Mais il y a encore plus dérangeant. Il est dans cet acharnement à vouloir convaincre, d’abord, d’un accident bénin sans conséquences, ensuite d’une guérison à brève échéance, enfin d’un rétablissement à plus long terme, avant que la suite des événements ne révèle que les messages des officiels n’étaient qu’une suite d’incantations de guérisseurs. Il est aussi dans cet obstination à vouloir imposer l’idée que, dans ce contexte, le Président remplit convenablement, indéfiniment et à distance, sa mission constitutionnelle.
Oh ! Les décisions se prennent, bien sûr, le pouvoir algérien ne s’étant jamais embarrassé de la contrainte procédurale. Juste un peu de forme pour les décisions et actions qui ont un destin public. Parce que le monde nous regarde. Sinon, il n’y a pas de raison qu’il se mette, au moment où il a le plus besoin de fonctionner à l’informel, à se faire tatillon sur le respect de la règle de fonctionnement. L’Algérien ne s’en cache pas : instruit des réalités du phénomène d’influence, des épreuves de forces entre institutions, de la sociologie clanique du pouvoir, il s’est toujours douté du fait que la réalité de la décision n’épouse pas le circuit du schéma institutionnel. Les choses marchaient donc et les décisions se prenaient, c’est certain… Au rythme national.
Après tout, jusqu’ici, ce n’était pas la frénésie créatrice et bâtisseuse dans le pays.
À force d’insister sur sa forme, le pouvoir va finir par nous convaincre que ce serait l’inactivité ou l’absence du Président qui pose problème. Et nous faire oublier que le pays est sanctionné, et épuisé, au sens littéral du terme, par le régime Bouteflika. Il en a souffert au temps de son activisme exalté ; il en souffre encore maintenant.
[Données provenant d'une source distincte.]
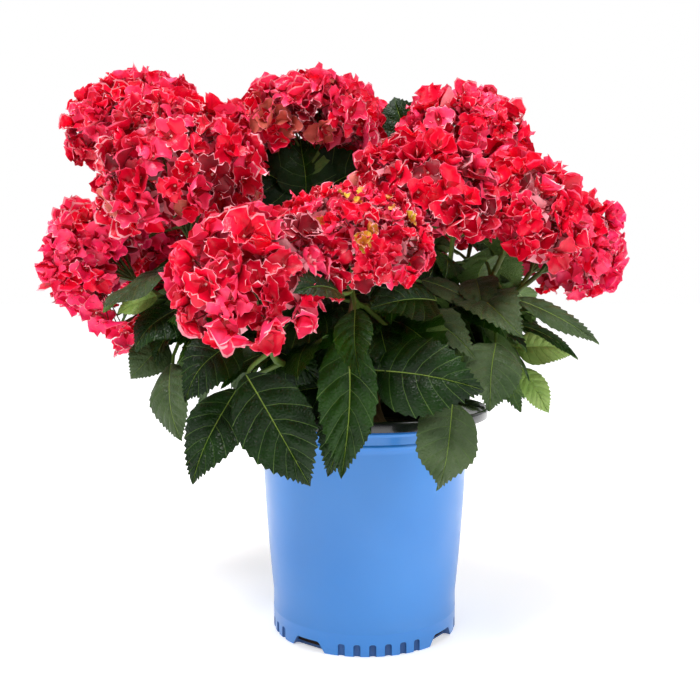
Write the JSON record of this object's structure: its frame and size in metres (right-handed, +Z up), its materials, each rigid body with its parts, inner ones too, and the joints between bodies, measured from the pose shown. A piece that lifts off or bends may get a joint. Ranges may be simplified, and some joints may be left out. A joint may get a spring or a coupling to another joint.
{
  "type": "potted hydrangea shrub",
  "caption": "Mophead hydrangea with crimson flower heads and broad green leaves in a tapered blue pot with a flared black rim.",
  "frame": {"origin": "middle of the pot's flat underside, on the ground", "axes": "+Z up, along the pot's axis and the way the shrub grows; the side that shows in the picture faces -Y, with +X to the right"},
  "size_m": [0.5633, 0.5426, 0.548],
  "materials": {
    "pot_blue": "gloss",
    "pot_black": "gloss",
    "soil": "matte",
    "bark": "matte",
    "leaf": "satin",
    "bloom": "matte"
  },
  "bodies": {
    "root": {"pot": "pot_blue", "soil": "soil", "main_stem": "bark", "bough_front_left": "bark", "bough_front": "bark", "bough_left": "bark", "bough_back_left": "bark", "bough_middle": "bark", "bough_back": "bark", "bough_back_right": "bark", "bough_right": "bark", "leaves_front_left": "leaf", "leaves_front": "leaf", "leaves_left": "leaf", "leaves_back_left": "leaf", "leaves_middle": "leaf", "leaves_back": "leaf", "leaves_back_right": "leaf", "leaves_right": "leaf", "bloom_high_left": "bloom", "bloom_left": "bloom", "bloom_far_left": "bloom", "bloom_top": "bloom", "bloom_low_front": "bloom", "bloom_front": "bloom", "bloom_top_right": "bloom", "bloom_front_right": "bloom", "bloom_right": "bloom", "bloom_far_right": "bloom", "bloom_back_left": "bloom", "bloom_far_back_left": "bloom", "bloom_top_back": "bloom", "bloom_back_right": "bloom", "bloom_far_back_right": "bloom", "bloom_low_back_left": "bloom", "bloom_low_back_right": "bloom"}
  },
  "joints": []
}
Dans une Algérie en panne de développement, livrée à la corruption, à la contrebande, au commerce informel, au déclin scolaire, à l’étouffement bureaucratique, à la régression
culturelle et la régence islamiste, le pays a besoin de se poser la question de son avenir. Peut-il continuer à servir de butin à des tribus se partageant, ou se disputant, les prébendes jusqu’à sa désertification totale, ou bien veut-il, cette fois-ci, enfin, se concevoir un destin de nation libérée de la prévarication clanique et projetée dans le futur ?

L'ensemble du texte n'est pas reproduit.